É.A. : Le mépris ! De fait, cette affaire est assez troublante. Il y a une infantilisation évidente des agents fonctionnaires. J’ai auditionné des salariés, des hauts fonctionnaires de l’OFRPA (Office Français de Protection des Réfugiés et Apatrides, ndlr) qui nous ont écrit ou que nous avons entendus. Beaucoup montrent que les consultants débarquent dans une administration sans même parfois que les chefs de service soient informés de l’arrivée de ceux-ci. Cela prouve encore une fois que l’on ne cherche même pas à savoir si les compétences pour lesquelles on fait appel à un cabinet privé existent en interne. Les fonctionnaires voient ensuite débarquer dans leurs bureaux des gens qui s’imposent avec des paperboard, des post-it, des logos, des gommettes avec une posture et une attitude qui tend à mépriser les agents, à la fois physique et dans le verbe. 

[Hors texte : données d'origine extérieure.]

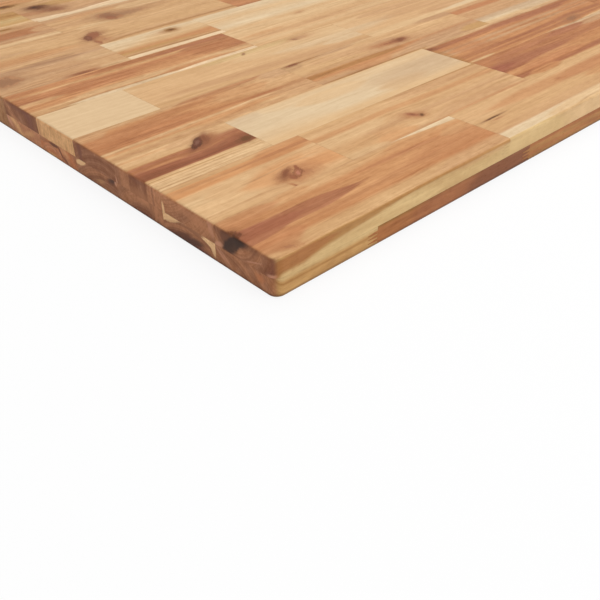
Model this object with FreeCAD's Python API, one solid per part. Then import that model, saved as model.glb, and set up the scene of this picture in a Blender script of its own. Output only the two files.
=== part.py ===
"""Butcher-block table top of solid acacia: two plies of staves, glued face to face.

Each ply is twelve rows of staves side by side, and each row is short staves
finger-jointed end to end. X runs along the staves, Y across them and Z up. The
origin is the middle of the underside. Row 1 is the front row, at the lowest Y,
and places along a row are measured from its left end, at the lowest X.
"""

import FreeCAD, Part
import math
import os

# Driving dimensions, in millimetres
length = 1000.0
stave_width = 50.0
rows = 12
ply_thickness = 12.5
corner_radius = 6.0  # the panel's four upright corners
arris_radius = 1.8  # easing sanded on the edges of the top and of the underside

finger_length = 8.0
finger_pitch = 2.5
finger_tip = 0.5  # flat at the end of a finger
least_shoulder = 2.0  # wood left outside the first and the last finger
glue_line = 0.1  # film of glue at the shoulders and on the flanks of the fingers
tip_gap = 0.2  # room left for glue at the end of a finger
shortest_stave = 70.0

# Lengths of the first staves of each row, from the left end, row 1 first
first_staves = {
    "upper": [
        (201.0,),
        (108.0, 186.0),
        (87.0, 205.0),
        (181.0, 202.0),
        (70.0, 216.0),
        (202.0,),
        (111.0, 97.0),
        (262.0,),
        (106.0, 248.0),
        (104.0, 268.0),
        (143.0,),
        (187.0,),
    ],
    "lower": [
        (77.0, 149.0),
        (168.0,),
        (233.0,),
        (96.0,),
        (142.0,),
        (257.0,),
        (74.0,),
        (196.0,),
        (119.0,),
        (216.0,),
        (83.0,),
        (175.0,),
    ],
}
# Lengths that the staves beyond those come in; each row takes them from its own start
stock_lengths = (268.0, 221.0, 247.0, 196.0, 283.0, 232.0, 209.0, 256.0)
row_skip_count = 3  # stock lengths that the next row starts further on
ply_skip_count = 5  # stock lengths that the lower ply starts further on

width = rows * stave_width
left_end = -length / 2
front_edge = -width / 2
ply_bottom = {"lower": 0.0, "upper": ply_thickness}
thickness = len(ply_bottom) * ply_thickness


def joint_places(ply, row):
    """Places of the finger joints of one row, as distances from the left end."""
    openings = first_staves[ply]
    start = row * row_skip_count + (ply_skip_count if ply == "lower" else 0)
    places = []
    reach = 0.0
    for stave in openings[row % len(openings)]:
        reach += stave
        places.append(reach)
    while reach < length:
        reach += stock_lengths[start % len(stock_lengths)]
        start += 1
        places.append(reach)
    return [place for place in places if place <= length - shortest_stave]


def finger_heights():
    """Middles of the fingers, as heights above the underside of their ply."""
    count = max(1, int((ply_thickness - 2 * least_shoulder) / finger_pitch))
    lowest = (ply_thickness - (count - 1) * finger_pitch) / 2
    return [lowest + number * finger_pitch for number in range(count)]


def socket_side(place, bottom):
    """End of the stave left of a joint: sockets cut between shoulders and fingers.

    The points run up the end. Its shoulders and finger tips are the joint's straight
    line on the face, and its sockets reach finger_length back from it.
    """
    half_tip = finger_tip / 2
    half_mouth = finger_pitch / 2 - half_tip
    points = [(place, bottom)]
    for height in finger_heights():
        middle = bottom + height
        points.append((place, middle - half_mouth))
        points.append((place - finger_length, middle - half_tip))
        points.append((place - finger_length, middle + half_tip))
        points.append((place, middle + half_mouth))
    points.append((place, bottom + ply_thickness))
    return points


def finger_side(place, bottom):
    """End of the stave right of a joint: fingers that fill the sockets, less the glue."""
    half_tip = finger_tip / 2
    half_mouth = finger_pitch / 2 - half_tip
    run = (half_mouth - half_tip) / finger_length  # how a flank narrows along the finger
    inset = glue_line * math.sqrt(1 + run**2)  # the film measured up the joint
    root = place + glue_line
    tip = place - finger_length + tip_gap
    half_root = half_mouth - inset + run * glue_line
    half_end = half_tip - inset + run * tip_gap
    points = [(root, bottom)]
    for height in finger_heights():
        middle = bottom + height
        points.append((root, middle - half_root))
        points.append((tip, middle - half_end))
        points.append((tip, middle + half_end))
        points.append((root, middle + half_root))
    points.append((root, bottom + ply_thickness))
    return points


def square_end(place, bottom):
    """Sawn end of a row, at an end of the panel."""
    return [(place, bottom), (place, bottom + ply_thickness)]


def panel_block():
    """The whole panel as one block, with its upright corners and its edges rounded."""
    block = Part.makeBox(
        length, width, thickness, FreeCAD.Vector(left_end, front_edge, 0)
    )
    upright = [
        edge
        for edge in block.Edges
        if abs(edge.Vertexes[0].Z - edge.Vertexes[1].Z) > thickness / 2
    ]
    block = block.makeFillet(corner_radius, upright)
    rims = [
        edge
        for edge in block.Edges
        if edge.BoundBox.ZLength < thickness / 2
    ]
    return block.makeFillet(arris_radius, rims)


def stave(left_points, right_points, front):
    """One stave: its outline seen from the front, drawn through the stave's width."""
    outline = right_points + left_points[::-1]
    corners = [
        FreeCAD.Vector(left_end + along, front, height) for along, height in outline
    ]
    face = Part.Face(Part.makePolygon(corners + corners[:1]))
    return face.extrude(FreeCAD.Vector(0, stave_width, 0))


def row_of_staves(ply, row, block):
    """The staves of one row, those on the panel's rim trimmed to its rounded edges."""
    bottom = ply_bottom[ply]
    front = front_edge + row * stave_width
    places = joint_places(ply, row)
    lefts = [square_end(0.0, bottom)] + [finger_side(p, bottom) for p in places]
    rights = [socket_side(p, bottom) for p in places] + [square_end(length, bottom)]
    staves = []
    for number, (left, right) in enumerate(zip(lefts, rights)):
        piece = stave(left, right, front)
        on_rim = row in (0, rows - 1) or number in (0, len(places))
        staves.append(piece.common(block).Solids[0] if on_rim else piece)
    return staves


def main():
    os.makedirs("parts", exist_ok=True)
    block = panel_block()
    for ply in ply_bottom:
        for row in range(rows):
            staves = row_of_staves(ply, row, block)
            shape = Part.makeCompound(staves)
            shape.exportStep(f"parts/{ply}_row_{row + 1:02d}.step")
            print(ply, row + 1, len(staves), "staves", round(shape.Volume / 1000), "cm3")


main()
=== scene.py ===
"""Looks, camera and light for a table top glued up from short acacia staves.

The panel is two plies of twelve rows, and each row is staves finger-jointed end to
end. The solids keep their shapes. Each stave gets its own cut of acacia: growth rings
around a pith that lies outside the stave, the tones that those rings have, streaks
that run out along it, and its knots. The wood is drawn in the solid, so a streak on
the top carries on down the side and shows as an arc on the sawn end.

Places are in millimetres from the panel's left end, its front edge and its underside.
Within a stave they are measured across the stave from its front side.
"""

import bpy
import math
import random
from mathutils import Matrix, Vector


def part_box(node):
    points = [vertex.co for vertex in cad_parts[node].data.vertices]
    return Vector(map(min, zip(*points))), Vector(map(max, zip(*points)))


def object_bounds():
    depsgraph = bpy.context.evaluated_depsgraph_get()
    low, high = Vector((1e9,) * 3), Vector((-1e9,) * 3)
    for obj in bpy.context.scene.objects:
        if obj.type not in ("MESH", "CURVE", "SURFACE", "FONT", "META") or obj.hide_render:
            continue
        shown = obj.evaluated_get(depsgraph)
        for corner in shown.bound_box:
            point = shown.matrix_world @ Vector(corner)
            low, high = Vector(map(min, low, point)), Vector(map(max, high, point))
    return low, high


mm = 1000.0  # millimetres in a metre
rows = 12
stave_width = 50.0
ply_thickness = 12.5
ply_bottom = {"upper": ply_thickness, "lower": 0.0}
face_up = {"upper": ply_thickness, "lower": 0.0}  # from the ply's bottom to its outer face
panel_corner = Vector((500.0, 300.0, 0.0))  # from the left front corner to the middle
finger_length = 8.0
glue_gap = 0.1
glue_line = (0.03, 0.3)  # where its darker line starts to fade, and where it is gone
glue_shade = 0.12  # how much that line darkens the wood
oiled_rough = 0.5  # the roughness of the oiled face
pore_rough = 0.12  # how much rougher an open pore is
sawn_rough = 0.14  # how much rougher a sawn end is
relief_depth = 0.00008  # of the fibres and pores, in metres
flame_tint = (0.82, 0.69, 0.58, 1.0)
white = (1.0, 1.0, 1.0, 1.0)

# Tones of oiled acacia, from the pale sapwood to the pitch in a knot
tones = dict(
    ivory="e7c8a0", cream="dabe97", straw="d9b384", honey="d4a979", biscuit="cea271",
    khaki="cdab76", tan="c89a6d", fawn="c2966d", amber="d09561", apricot="c78f5e",
    mushroom="c6a682", sienna="a96c3c", caramel="c1945b", ginger="c28757", copper="bb7e52",
    toffee="a97842", rust="af744a", brick="a66a48", mauve="a05e44", umber="965a3b",
    dun="946848", blush="b8785c", ash="805644", moss="6c4422", hazel="8f612d",
    chestnut="824e30", bark="6b3924", walnut="633515", pitch="341f13",
)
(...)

« Le vocabulaire de la start-up nation me semble peu approprié à notre mission de service public. »

Un agent de l’OFPRA cité dans le rapport

Le cas de l’OFPRA est assez révélateur là dessus. Deux consultants arrivent dans un service avec pour mission officielle de réduire les « stocks » ! On parle de personnes qui demandent refuge en France, ce sont des êtres humains et donc il faut prendre le temps de discuter avec eux. Pourtant, les consultants parlent de stocks et les appellent les « irritants » parce que, parmi les réfugiés, il y a beaucoup de gens qui, selon eux, mentent. Il faudrait donc les traquer et les pister… Mais les agents fonctionnaires sont capables de discernement. Après tout, c’est leur métier d’écouter les demandes et de savoir si elles sont justifiées ou pas. À ce sujet, je ne sais pas quoi répondre. Il y a à la fois les compétences en interne, les personnels qui sont formés avec une formation continue à l’OFRPA puisque forcément la souffrance des gens est diverse. Les agents ont une certaine empathie d’écoute et ils voient débarquer des consultants qui leur disent « nous, on ne fonctionne pas comme ça, tout ce qu’on veut c’est réduire les stocks ». On a là tout le côté méprisant de la chose pour les agents eux-mêmes, leur travail et pour les gens qui souffrent. C’est absolument insupportable. 

Pendant cette mission, de nombreuses choses m’ont choquées mais comme je suis assez sensible à toutes les missions qui relèvent de l’immigration, des réfugiés et des demandeurs d’asile, j’avoue que cette inhumanité m’a bouleversée… Cette déshumanisation est considérable. Je n’en veux pas aux consultants eux-mêmes. Après tout, ils sont simplement missionnés par leur cabinet, ils sont formatés pour agir ainsi. Il y a d’ailleurs des collectifs d’anciens consultants qui expliquent avoir quitté les cabinets du fait de la dimension inhumaine de leur travail. 

LVSL : Comme vous l’avez dit, le rapport ne s’intéresse que marginalement aux collectivités territoriales. Pourtant, beaucoup ont recours à ces cabinets. Pourquoi ne vous êtes-vous pas intéressé à ce phénomène ? 

É.A. : On a 35.000 communes, 101 départements et treize régions. On pourrait faire une commission d’enquête mais il nous faudrait au moins deux ans… Après, le phénomène est bien différent dans les collectivités territoriales. Je vais vous expliquer mon propos à partir de mes expériences passées : j’ai été directrice de cabinet d’une ville de cinquante mille habitants (Drancy, en Seine-Saint-Denis, ndlr) et j’ai fait appel à une entreprise extérieure pour nous accompagner dans la définition d’une nouvelle stratégie de visibilité dans l’espace public. L’entreprise devait définir un nouveau logo et des signalétiques. Dans une collectivité, même de cinquante mille habitants, on n’a pas les compétences pour faire ça. Il y a bien un service communication qui s’occupe du journal, des relations publiques pour organiser des événements dans la ville. Pourtant, à la différence de la situation nationale, il existe de nombreux filtres au sein des collectivités territoriales. Les élus du conseil municipal qui délibèrent, le contrôle de la Chambre régionale des comptes… Ces filtres n’existent apparemment pas avec l’administration d’État. Je pense qu’il y a des ministres qui n’étaient même pas au courant de l’ampleur de ces recours à des cabinets privés. Dans une collectivité c’est différent, vous avez une réelle opposition. J’ai été élue dans une majorité puis ensuite dans l’opposition qui s’empare des arrêtés du maire et des délibérations du conseil municipal… D’emblée, dans la commission nous avons décidé de ne pas mettre dans notre périmètre de mission les collectivités, nous avons tous été élus locaux, nous savons comment elles fonctionnent et, de fait, nous savons la puissance de l’opposition dans une collectivité.